• GIVEN MATERIAL:
----------

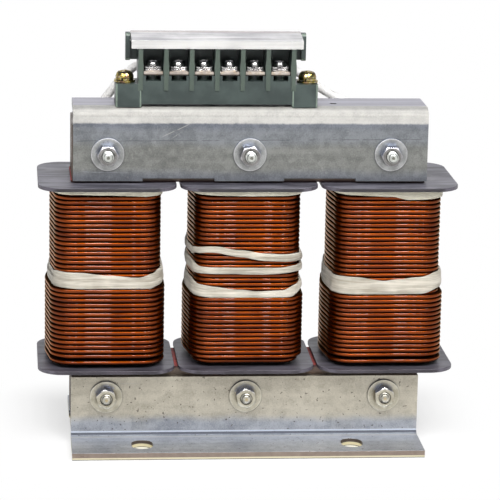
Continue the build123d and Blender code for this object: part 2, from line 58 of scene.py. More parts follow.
class Sock:
    # An output socket that adds a Math node when it is used in a sum
    def __init__(self, tree, socket):
        self.tree = tree
        self.socket = socket

    def __add__(self, other):
        return self.tree.maths("ADD", self, other)

    def __sub__(self, other):
        return self.tree.maths("SUBTRACT", self, other)

    def __rsub__(self, other):
        return self.tree.maths("SUBTRACT", other, self)

    def __mul__(self, other):
        return self.tree.maths("MULTIPLY", self, other)

    def __gt__(self, other):
        return self.tree.maths("GREATER_THAN", self, other)

    def __lt__(self, other):
        return self.tree.maths("LESS_THAN", self, other)

    def __abs__(self):
        return self.tree.maths("ABSOLUTE", self)

    __radd__ = __add__
    __rmul__ = __mul__


class Tree:
    # A node tree with one way to add any node
    def __init__(self, tree):
        self.tree = tree

    def node(self, kind, sockets=(), output=0, **settings):
        made = self.tree.nodes.new("ShaderNode" + kind)
        for setting, value in settings.items():
            setattr(made, setting, value)
        for key, value in sockets.items() if isinstance(sockets, dict) else enumerate(sockets):
            self.feed(made.inputs[key], value)
        return Sock(self, made.outputs[output])

    def feed(self, socket, value):
        if isinstance(value, Sock):
            self.tree.links.new(value.socket, socket)
        else:
            socket.default_value = value

    def maths(self, operation, *values):
        return self.node("Math", values, operation=operation)

    def length(self, a, b):
        return self.maths("SQRT", a * a + b * b)

    def blend(self, share, first, second):
        # From one colour to the other; a plain one is given as red, green and blue from 0 to 255
        first, second = (c if isinstance(c, Sock) else tone(*c) for c in (first, second))
        return self.node("Mix", {0: share, 6: first, 7: second}, 2, data_type="RGBA")

    def between(self, value, low, high):
        # 0 below low, 1 above high and a smooth step from one to the other
        sockets = {"Value": value, "From Min": low, "From Max": high}
        return self.node("MapRange", sockets, interpolation_type="SMOOTHSTEP")

    def band(self, value, low, full, fading, high):
        # 1 from full to fading, and 0 below low and above high
        return self.between(value, low, full) * (1 - self.between(value, fading, high))


class Finish(Tree):
    # A material: its even values go straight on the shader, the rest is fed by nodes
    def __init__(self, name, even):
        self.material = bpy.data.materials.new(name)
        self.material.use_nodes = True
        super().__init__(self.material.node_tree)
        self.shader = self.tree.nodes["Principled BSDF"]
        for socket, value in even.items():
            self.shader.inputs[socket].default_value = value
        self.place = self.node("TexCoord", output="Object")

    def grain(self, scale, detail=2.0, rough=0.5, output=0):
        # Noise, stretched along the axes where the scale has three values
        place = self.place
        if isinstance(scale, tuple):
            place, scale = self.node("Mapping", {"Vector": place, "Scale": scale}), 1.0
        sockets = {"Vector": place, "Scale": scale, "Detail": detail, "Roughness": rough}
        return self.node("TexNoise", sockets, output)

    def along(self, axis):
        # Millimetres from the frame's origin
        return self.node("SeparateXYZ", [self.place], "XYZ".index(axis)) * (1 / mm)

    def facing(self, axis):
        return self.node("SeparateXYZ", [self.node("TexCoord", output="Normal")], "XYZ".index(axis))

    def edges(self, rounded=0.9, flat=0.975):
        # 1 on rounded edges, where the surface looks along none of the three axes
        x, y, z = (abs(self.facing(axis)) for axis in "XYZ")
        return 1 - self.between(self.maths("MAXIMUM", self.maths("MAXIMUM", x, y), z), rounded, flat)

    def fromStud(self):
        # Distance from the axis of the nearest stud
        low, high = studHeight.values()
        x = self.maths("WRAP", self.along("X"), coilPitch / 2, -coilPitch / 2)
        z = self.along("Z")
        return self.length(x, z - low - (high - low) * (z > (low + high) / 2))

    def finished(self, height, depth, strength, **fed):
        # The material, once the other sockets are fed and it has a bump whose full swing is depth
        bump = self.node("Bump", {"Height": height, "Distance": depth * mm, "Strength": strength})
        for socket, value in {"Normal": bump, **fed}.items():
            self.feed(self.shader.inputs[socket.replace("_", " ")], value)
        return self.material


def scratch(f, start, end, width):
    # A straight, broken scratch between two points of a face, each given along X and Z
    (x0, z0), (x1, z1) = start, end
    x, z = f.along("X"), f.along("Z")
    wander = 0.7 * (f.grain(160.0) - 0.5)
    aside = abs(z - z0 - (x - x0) * ((z1 - z0) / (x1 - x0)) + wander)
    broken = f.between(f.grain(190.0), 0.36, 0.52)
    return (1 - f.between(aside, width * 0.3, width)) * f.band(x, x0, x0 + 3, x1 - 3, x1) * broken


def galvanisedFinish(name, look):
    # Hot-dipped sheet: faint crystals under soft clouds, rolling marks, specks and a few scratches
    f = Finish(name, {"Metallic": 0.75})
    warp = f.node("VectorMath", [f.grain(130.0, output="Color"), (0.006, 0.006, 0.006), f.place],
                  operation="MULTIPLY_ADD")
    crystals = f.node("TexVoronoi", {"Vector": warp, "Scale": look["spangle"]}, "Color")
    spangle = f.node("SeparateColor", [crystals])
    cloud = f.grain(look["cloud"], 4.0, 0.55)
    mottle = f.grain(240.0, 3.0, 0.6)
    dust = f.grain(1300.0)
    rolled = f.grain(look["rolled"], 3.0)
    level = f.between(0.07 * spangle + 0.2 * cloud + 0.3 * mottle + 0.28 * dust + 0.25 * rolled, 0.38, 0.68)
    colour = f.blend(level, *look["tones"])
    height, depth = f.along("Z"), f.along("Y")
    for low, high, share, *tones in look["bands"]:
        # A soft band of another tone between two heights, ragged at its edges
        inside = f.band(height + 6 * (cloud - 0.5), low - 3, low + 3, high - 3, high + 3)
        colour = f.blend(inside * share, colour, f.blend(level, *tones))
    scale, share, shade = look["specks"]
    colour = f.blend(share * f.between(f.grain(scale, 1.0), 0.7, 0.74), colour, shade)
    hair = f.between(f.grain((26.0, 1300.0, 1300.0), 1.0), 0.73, 0.77)
    colour = f.blend(hair * 0.25, colour, look["tones"][1])
    for start, end, width, share, shade in look["scratches"]:
        colour = f.blend(scratch(f, start, end, width) * share, colour, shade)
    rough = 0.3 + 0.1 * cloud + 0.1 * mottle - 0.1 * hair
    if "bend" in look:
        # The outer face of the bend gets a painted highlight, and the plane above it a greyer painted shade
        bend = look["bend"]
        onTop = f.between(depth, *bend["rear"])
        bendHighlight = f.between(height + 1.2 * (mottle - 0.5), *bend["start"]) * (1 - onTop)
        flat, curve, edge = (f.blend(level, *pair) for pair in bend["tones"])
        curved = f.between(height, *bend["curve"])
        shade = f.blend(f.between(height, *bend["edge"]), f.blend(curved, flat, curve), edge)
        colour = f.blend(bendHighlight, colour, shade)
        plane = f.blend(f.between(rolled, 0.35, 0.65), *bend["planeShadeTones"])
        colour = f.blend((height > bend["plane"]) * onTop, colour, plane)
        rough = rough + 0.25 * bendHighlight * curved
    if "foot" in look:
        # Painted shade and a painted highlight in the inner corner above the foot, and painted light on the
        # pale strip in front of them
        foot = look["foot"]
        away = abs(depth)
        for limits, shade in foot["creaseShading"]:
            colour = f.blend(0.9 * f.band(height, *limits) * (away < foot["corner"]), colour, shade)
        near, low, high = foot["strip"]
        strip = (1 - f.between(away, *foot["stripEnd"])) * (away > near) * (height > low) * (height < high)
        colour = f.blend(strip * 0.6, colour, foot["stripLightTone"])
        rough = rough + 0.35 * f.band(height, *foot["dull"])
        # Sheared edges of the foot and of its slots: brown where the zinc is thin, darker in the slots,
        # partly painted shade, pale at the bottom as a painted reflection of the floor, and darkest at the
        # very bottom as a painted contact shadow
        sheared = (1 - f.between(height, *foot["sheet"])) * (1 - f.between(f.facing("Z"), 0.3, 0.6))
        slot = away < foot["slot"]
        web = f.blend(slot, f.blend(mottle, *foot["frontTones"]), f.blend(mottle, *foot["slotTones"]))
        web = f.blend(1 - f.between(height - 0.8 * slot, *foot["burr"]), web, foot["burrReflectionTone"])
        web = f.blend(1 - f.between(height, *foot["floor"]), web, foot["floorTone"])
        colour = f.blend(sheared * 0.95, colour, web)
    bumps = 0.3 * spangle + 0.5 * dust + 0.5 * mottle + 0.4 * rolled + 0.4 * hair
    return f.finished(bumps, 0.05, 0.5, Base_Color=colour, Roughness=rough)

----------

• WHAT YOU ARE ASKED TO DO:
Your task is to quote the lines above, beginning with the first and ending with the one that holds "self.socket = socket".

• EXERCISE ANSWER:
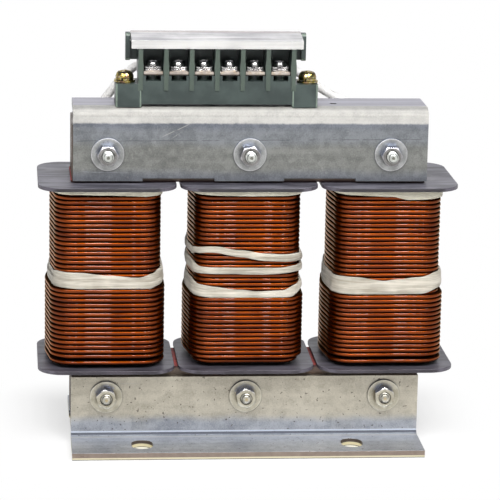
Continue the build123d and Blender code for this object: part 2, from line 58 of scene.py. More parts follow.
class Sock:
    # An output socket that adds a Math node when it is used in a sum
    def __init__(self, tree, socket):
        self.tree = tree
        self.socket = socket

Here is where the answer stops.